While racing at Talladega in the early 1970s Isaac pulled into the pits and got out of the car, saying a voice told him to do so. He raced NASCAR’s premier circuit sporadically after that, but returned to Hickory to race Late Models. On August 14, 1977 he pulled into the pits again, 25 laps from the finish of the race, got out of his car, and succumbed to a heart attack at 45 years of age. He’s buried in the cemetery overlooking the track. Every autumn Hickory hosts the Bobby Isaac Memorial race for Late Models. “A lot of the people who work here knew Bobby,” says Clifton, “and his grandson still attends races here.”
That generational history, says Clifton, is why she shows up every week.
“It always gives me a thrill,” she says, “to see a Coleman Pressley or a Kyle Grissom come out here, not because their fathers are famous, but because it continues a tradition at Hickory.

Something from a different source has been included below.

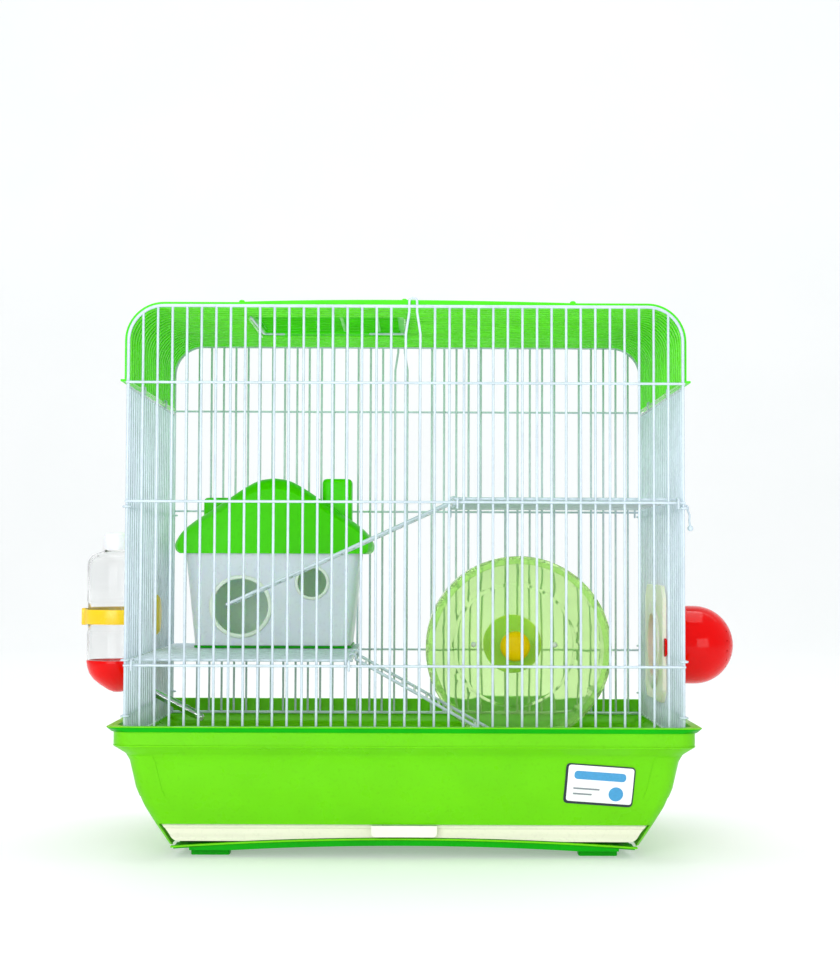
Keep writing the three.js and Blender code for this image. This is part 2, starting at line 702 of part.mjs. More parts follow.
function spoutTube() {
  const { radius, bore } = SPOUT;
  return onSpout(closed([[bore, -18.6], [radius, -18.6], [radius, 38], [bore, 38]]), 12);
}

function spoutBall() {
  const ball = arc(0, 40.2, 2.9, -90, 90, 6);
  return onSpout(ball, 12);
}

// ---- Tunnel port ----

const onPort = (geometry) => geometry.translate(0, 0, PORT.z);

// A plate inside the wires, with a raised ring round its bore and a sleeve that runs out through the doorway.
function sidePlate() {
  const [halfY, bottom, top, corner] = [48.5, 102, 187, 9];
  const [ringFace, inside] = [HALF_WIDTH - 9, HALF_WIDTH - 6.6];
  const [outside, sleeveEnd] = [HALF_WIDTH - 3.6, HALF_WIDTH + 15];
  const outline = polygon([
    [-halfY + corner, bottom],
    [halfY - corner, bottom],
    [halfY, bottom + corner],
    [halfY, top - corner],
    [halfY - corner, top],
    [-halfY + corner, top],
    [-halfY, top - corner],
    [-halfY, bottom + corner],
  ]);
  outline.holes.push(new THREE.Path().absarc(0, PORT.z, PORT.sleeve - 0.8, 0, 2 * Math.PI, true));
  const ringAndSleeve = [
    [PORT.bore, ringFace],
    [PORT.ring, ringFace],
    [PORT.ring, inside + 0.5],
    [PORT.sleeve, inside + 0.5],
    [PORT.sleeve, sleeveEnd],
    [PORT.bore, sleeveEnd],
  ];
  return join([sideShape(outline, inside, outside, 12), onPort(turnedAcross(closed(ringAndSleeve), 24))]);
}

// The lock ring round the sleeve, behind the plate, with a thumb tab that shows past the plate's front edge.
function tunnelCollar() {
  const inner = PORT.sleeve + GAP;
  const [face, back, end] = [HALF_WIDTH - 3.3, HALF_WIDTH - 1.7, HALF_WIDTH + 14];
  const flange = 31;
  const flat = [[inner, face], [flange, face], [flange, back]];
  const tube = [[PORT.collar, back], [PORT.collar, end], [inner, end]];
  const tab = block(face, back, -51.5, -flange + 2, PORT.z - 5.8, PORT.z + 5.8);
  return join([onPort(turnedAcross(closed([...flat, ...tube]), 24)), tab]);
}

function tunnelDome() {
  const { domeRadius, collar } = PORT;
  const inside = collar + GAP;
  const centre = HALF_LENGTH - domeRadius;
  const mouth = HALF_WIDTH + 3.4;
  const outer = [[domeRadius, mouth], ...arc(0, centre, domeRadius, 0, 90, 5)];
  const inner = [...arc(0, centre, inside, 90, 0, 5), [inside, mouth]];
  return onPort(turnedAcross([...inner, ...outer], 24));
}

// ---- Corner hook ----

// A loose wire hook with a ball end that hangs from the upper right rail at the front corner.
function cornerHook() {
  const [x, y, z] = [HALF_WIDTH + RAIL_OFFSET, -HALF_DEPTH + 6, SIDE_RAILS[2]];
  const eye = arc(x, z, 2.4, 200, -40, 9);
  const arm = [[x + 3.6, z - 5], [x + 3.8, z - 12]];
  const knob = turnedUp(arc(0, z - 13.5, 2.2, -90, 90, 5), 10).translate(x + 3.8, y, 0);
  return join([frontShape(wireShape([...eye, ...arm], 1.5), y - 0.75, y + 0.75), knob]);
}

// ---- Assembly ----

add("base_tub", baseTub(), lime);
add("base_stand", baseStand(), limeDark);
add("drawer_tray", drawerTray(), ivory);
add("label", label(), white);

add("front_grille", faceGrille().translate(0, -HALF_DEPTH, 0), whiteWire);
add("back_grille", faceGrille().rotateZ(Math.PI).translate(0, HALF_DEPTH, 0), whiteWire);
add("left_grille", sideGrille(null).rotateZ(Math.PI), whiteWire);
add("right_grille", sideGrille({ halfY: 30, bottom: 113, top: 172 }), whiteWire);
add("roof_grille", roofGrille(), greenWire);
add("roof_cover", roofCover(), coverGreen);
add("roof_hatch", roofHatch(), coverGreen);
add("hatch_pin", hatchPin(), steel);
add("corner_hook", cornerHook(), whiteWire);

add("lower_shelf", shelf(LOWER_SHELF), whiteWire);
add("upper_shelf", shelf(UPPER_SHELF), whiteWire);
add("lower_ladder", lowerLadder(), whiteWire);
add("upper_ladder", upperLadder(), whiteWire);

add("house_floor", houseFloor(), limeDark);
add("house_body", houseBody(), paleGrey);
add("house_roof", houseRoof(), roofGreen);

add("wheel_drum", wheelDrum(), clearGreen);
add("wheel_stand", wheelStand(), yellow);
add("wheel_cap", wheelCap(), yellow);
add("wheel_nut", wheelNut(), yellow);

add("bottle_shell", bottleShell(), clearBottle);
add("bottle_top_cap", bottleTopCap(), white);
add("bottle_band", bottleBand(), yellow);
add("bottle_clamp", bottleClamp(), yellow);
add("spout_cap", spoutCap(), red);
add("spout_tube", spoutTube(), steel);
add("spout_ball", spoutBall(), steel);

add("side_plate", sidePlate(), ivory);
add("tunnel_collar", tunnelCollar(), red);
add("tunnel_dome", tunnelDome(), red);

export default cage;
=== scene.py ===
"""A two-level wire hamster cage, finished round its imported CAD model. Its shapes are in millimetres."""

import math

import bmesh
import bpy
from mathutils import Matrix, Vector


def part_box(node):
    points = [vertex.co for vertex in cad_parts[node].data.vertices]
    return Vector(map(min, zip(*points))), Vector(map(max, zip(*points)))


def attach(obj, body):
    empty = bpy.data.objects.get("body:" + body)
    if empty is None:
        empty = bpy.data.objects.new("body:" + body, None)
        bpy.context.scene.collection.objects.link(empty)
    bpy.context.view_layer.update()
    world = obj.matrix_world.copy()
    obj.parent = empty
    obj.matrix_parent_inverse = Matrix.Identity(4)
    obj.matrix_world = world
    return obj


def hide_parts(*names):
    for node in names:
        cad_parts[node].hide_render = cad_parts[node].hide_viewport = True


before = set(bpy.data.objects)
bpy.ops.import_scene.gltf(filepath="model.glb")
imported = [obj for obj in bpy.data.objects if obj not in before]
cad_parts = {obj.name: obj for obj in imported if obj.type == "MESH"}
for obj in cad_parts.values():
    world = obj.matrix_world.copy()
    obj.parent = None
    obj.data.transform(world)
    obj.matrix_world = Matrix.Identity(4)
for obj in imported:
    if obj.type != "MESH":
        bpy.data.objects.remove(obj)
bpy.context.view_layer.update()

MM = 0.001
scene = bpy.context.scene


def box_mm(node):
    """A CAD node's lowest and highest corners, in millimetres."""
    low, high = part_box(node)
    return low / MM, high / MM


def centre_mm(node):
    """The middle of a CAD node's box."""
    return tuple((low + high) / 2 for low, high in zip(*box_mm(node)))


def half_mm(node):
    """Half of each side of a CAD node's box."""
    return tuple((high - low) / 2 for low, high in zip(*box_mm(node)))


# ---- Sizes, from the frame ----

WIRE = 0.9  # radius of a grille wire
EDGE = 1.1  # radius of the heavier wire round a panel
PITCH = 10.0  # spacing of the grille wires
TOUCH = WIRE * 2 - 0.1  # a rail's centre stands this far out from the uprights that it is welded to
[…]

Coleman’s grandfather Bob was a track champion here and his father Robert won many races here, so to see him come out as the third generation to do well really gives me a thrill.”

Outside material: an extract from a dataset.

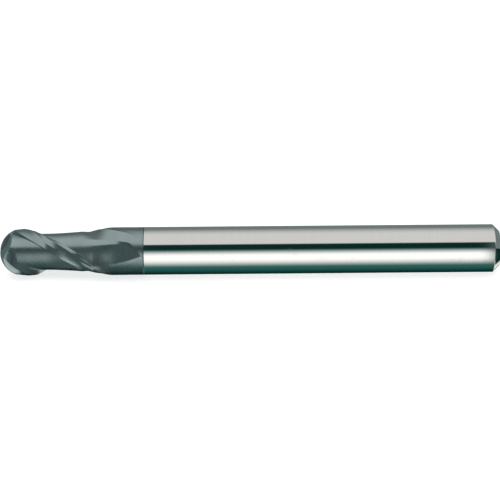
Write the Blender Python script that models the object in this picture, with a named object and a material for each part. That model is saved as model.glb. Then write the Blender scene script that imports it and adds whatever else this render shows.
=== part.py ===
"""Two-flute ball-nose end mill: a coated carbide head brazed into a ground cylindrical shank.

The tool's axis lies along X with the ball towards -X, and the origin is the centre of the
shank's rear face. Lengths along the tool are measured from the tip of the ball, in millimetres.
"""
import math

import bmesh
import bpy

MM = 0.001

# Driving dimensions, in millimetres.
TOOL_LENGTH = 125.0
SHANK_RADIUS = 6.0
BALL_RADIUS = 6.0
NECK_START = 12.35
SEAM = 36.2
REAR_CHAMFER = 1.6

# The spigot of the head, and the braze round it.
BRAZE_THICKNESS = 0.16
JOINT_GAP = 0.03
SPIGOT_RADIUS = 3.2
SPIGOT_LENGTH = 7.0
SOCKET_DEPTH = 7.6
SOCKET_CHAMFER = 0.4
ROUND_SIDES = 40
SHARP_DEGREES = 25.0

# Angles are degrees round the axis. TOOL_TURN is the turn of the whole tool about its axis.
TOOL_TURN = 25.0
HELIX_RATE = 7.55
HEEL_START = 98.5
HEEL_STEP = 3.0
TIP_HEEL = 80.0
BALL_LAND_WIDTH = 70.0
NECK_LAND_WIDTH = 36.2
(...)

She experienced that thrill again in 2007 on the 57th anniversary of the track’s first race, as Chrissy Wallace became the first woman to win a Late Model feature at Hickory. Daughter of perennial Busch series and Craftsman Truck driver Mike Wallace, 17-year-old Chrissy went on to win three more times during the 2007 season. Her cousin Stephen, 1989 Winston Cup champion Rusty’s son, did a season at the track and raced in the Busch series in 2007.
Hickory is the kind of place where you can rub elbows with a celebrity, but the bread and butter of the track are the local heroes who aren’t there in order to go somewhere else. They are content to be short track racers, just like Sherry Clifton and her dad.
And her mother?
“Mom was a war bride,” says Clifton, “Betty Turland from Northampton. She married my dad and came here not knowing a soul. She was thrown into southern stock car racing at the very beginning of it. Who would have thought one of her daughters would be running Hickory Motor Speedway and my sister Teresa would be running a Nextel Cup team?”